As many a recording artist has told us, in life we have to “Ac-Cent-Tchu-Ate the Positive“.  Lately I’ve been doing the opposite and giving prominence to the negative, that is, negative space.  With my January blocks for the #NGAQB in the safe keeping of their recipient, it was time to get back to old WIPs abandoned in the name of Christmas and camaraderie.  Top of my list was the Gossip Quilt, which I desperately want to finish.  As I pulled out the blocks and put them back on the design wall, creativity, much like Frodo and the One Ring, took a path I did not expect.  I had negative space on the brain from the ideas formulating in my head for the February #NGAQB block and the more I looked at the Gossip Quilt blocks the more I liked the idea that was forming.

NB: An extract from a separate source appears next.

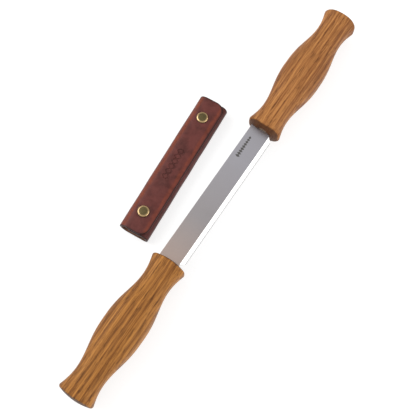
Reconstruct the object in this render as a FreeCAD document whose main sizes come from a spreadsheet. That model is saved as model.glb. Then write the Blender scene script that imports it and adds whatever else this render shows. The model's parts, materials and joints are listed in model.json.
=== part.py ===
"""Drawknife with two oak grips and its folded leather sheath.

Frame: millimetres, +Z up, everything stands on z = 0.  +X runs along the knife, the cutting edge
faces -Y and the sheath lies on the +Y side, behind the spine.  The origin is the bottom centre of
the box around the whole set.  Every size is a cell of the sheet named "sizes".
"""
import FreeCAD, Part
import math
import os
import Sketcher
from FreeCAD import Placement, Rotation, Vector

doc = FreeCAD.newDocument("drawknife")

# ---------------------------------------------------------------- driving dimensions
SIZES = {
    # knife, lengths along X
    "exposed_blade": 112.0,        # steel between the two grips, tip of crown to tip of crown
    "grip_length": 109.0,          # crown to crown
    "outer_neck_at": 18.5,         # from the outer tip of a grip
    "belly_off_middle": 0.5,       # from the middle of a grip towards its outer tip
    "inner_neck_back": 18.5,       # from the inner tip of a grip
    # grip widths, across Y
    "outer_flare_width": 27.7,
    "outer_neck_width": 20.4,
    "belly_width": 29.1,
    "inner_neck_width": 20.4,
    "inner_flare_width": 27.2,
    "belly_height": 27.0,          # sets how much flatter than wide every section is
    "loft_swell": 0.16,            # how far the loft passes the belly's own section
    "outer_shoulder_at": 0.40,     # share of the way from the outer tip to the outer neck
    "outer_shoulder_rise": 0.38,   # share of the way from the neck's width to the flare's
    "outer_slope_rise": 0.61,      # the same halfway to the belly
    "inner_slope_rise": 0.64,
    "inner_shoulder_at": 0.60,     # share of the way from the inner neck to the inner tip
    "inner_shoulder_rise": 0.40,
    "corner_share": 0.36,          # corner radius of a section, as a share of its width
    "end_crown": 2.5,              # how far each end bulges
    "rim_round": 1.8,
    "crown_reach": 0.8,            # how far the crown's cutter reaches, as a share of the flare
    "cutter_margin": 3.0,          # how far a cutter stands out of the piece it cuts
    # blade
    "blade_thickness": 2.8,
    "spine_from_axis": 9.0,
    "bevel_from_axis": 6.3,        # where the bevel starts, on the edge side
    "edge_from_axis": 9.3,
    "hone_from_axis": 8.6,         # where the steeper honed strip starts
    "hone_height": 0.9,            # of that line above the underside
    "edge_land": 0.12,             # what is left of the thickness at the edge
    "edge_setback": 3.8,           # how far the ends of the edge stop short of the grips
    "edge_slant": 3.0,             # run of the clipped corner along X
    "tang_width": 6.6,
    "tang_tip_width": 4.6,
    "tang_length": 60.0,
    "seat_depth": 5.0,             # how deep the end of the blade is let into a grip
    "seat_clearance": 0.12,
    "bore_diameter": 7.4,
    "bore_past_tang": 3.0,
    "bedding_below_tip": 1.0,      # the epoxy stops this far inside the grip's inner tip
    # sheath
    "sheath_length": 111.5,
    "sheath_width": 22.0,
    "leather": 1.6,
    "pocket_gap": 5.2,             # clear height for the blade
    "snap_gap": 2.4,               # clear height between inner panel and flap
    "flap_setback": 2.0,           # the flap's free edge stops this far short of the near fold
    "flap_corner": 7.0,
    "inner_panel_past_snap": 5.0,   # from the snaps to the inner panel's free edge
    "inner_corner": 3.0,
    "sheath_x": 2.5,               # centre of the sheath from the centre of the knife
    "sheath_y": 38.0,
    "sheath_turn": 4.0,            # degrees about Z
    # snap fasteners
    "snap_spacing": 80.5,
    "snap_offset": 0.7,            # from the sheath's centre line towards the far fold
    "cap_radius": 4.3,
    "cap_rise": 1.3,
    "cap_crown": 0.15,             # rise of the nearly flat middle of the cap
    "cap_flat_radius": 3.1,
    "cap_shoulder_radius": 1.3,    # the rolled shoulder between the middle and the rim
    "cap_rim": 0.25,
    "post_radius": 1.4,
    "post_lip_radius": 1.85,
    "sheet_metal": 0.4,            # flange thickness of the snap pieces
    "lip_metal": 0.25,
    "socket_radius": 3.7,
    "socket_barrel_radius": 3.0,
    "socket_depth": 1.7,
    "mouth_clearance": 0.6,        # the knob leaves the socket on an arc
    "mouth_depth": 0.45,
    "groove_depth": 0.3,
    "spring_wire": 0.22,           # radius of the ring's wire
    "spring_play": 0.06,
    "knob_radius": 1.7,
    "knob_neck_radius": 1.45,
    "knob_neck_rise": 0.25,
    "knob_slope": 0.25,
    "knob_round": 0.3,
    "knob_rise": 1.4,              # knob top above the inner panel
    "flange_radius": 3.6,
    "eyelet_radius": 1.1,
    "eyelet_hole_radius": 0.75,
    "eyelet_curl": 0.15,
    "rivet_clearance": 0.05,
}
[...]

You see, my original plan was to have each 12.5″ block  be a full log cabin, joining them all together to make a 5 x 6 block quilt top.  I took some solid black and began revising the arrangement, adding areas of negative space to and around the log cabins.  I loved it!  Such a simple thing, similar to what I did with the Dinosaur Quilt.  So now, as well as the full size blocks, I’ve started to make smaller log cabin block and sash them in varying widths of black.  I might even have some full 12.5″ square negative space too.  That’s the joy of the design wall; nothing’s place is permanent on it.  Now that the some of the blocks have been reduced in size they’re coming much quicker, and I hope to have the top pieced by next weekend.

Today, I took a break from the Gossip Quilt to work on my February #NGAQB blocks.  All was going well until I came to square up one side…

Yep, I was that much short.  You know those days when nothing seems to go right?  When fabric doesn’t want to play ball and you drop your pins all over the floor, well today was one of those days in the attic.  The negative, the real negative, was well and truly being accentuated.  Apart from some paltry scraps, I had no more of the background grey and didn’t have the patient to order more and wait for it to arrive.  I panicked and got stressed.  I called out to my bee mates for suggestions, taking myself away from the machine whilst I waited for their responses.  A calm descended after a dog walk and a cup of tea.  On my return I looked at the block differently.  They say things happen for  reason and I think they really do.  A quick slice and dice of the block allowed my to add some wonky sashing that has totally transformed it to something I never envisaged.  A happy case of measure once, cut twice!  Don’t you just love it when things like that happen.  My quilting  is far from perfect but sometimes, in the mistakes I make, I see the potential for something closer to it!

Have you ever turned a problem into a positive?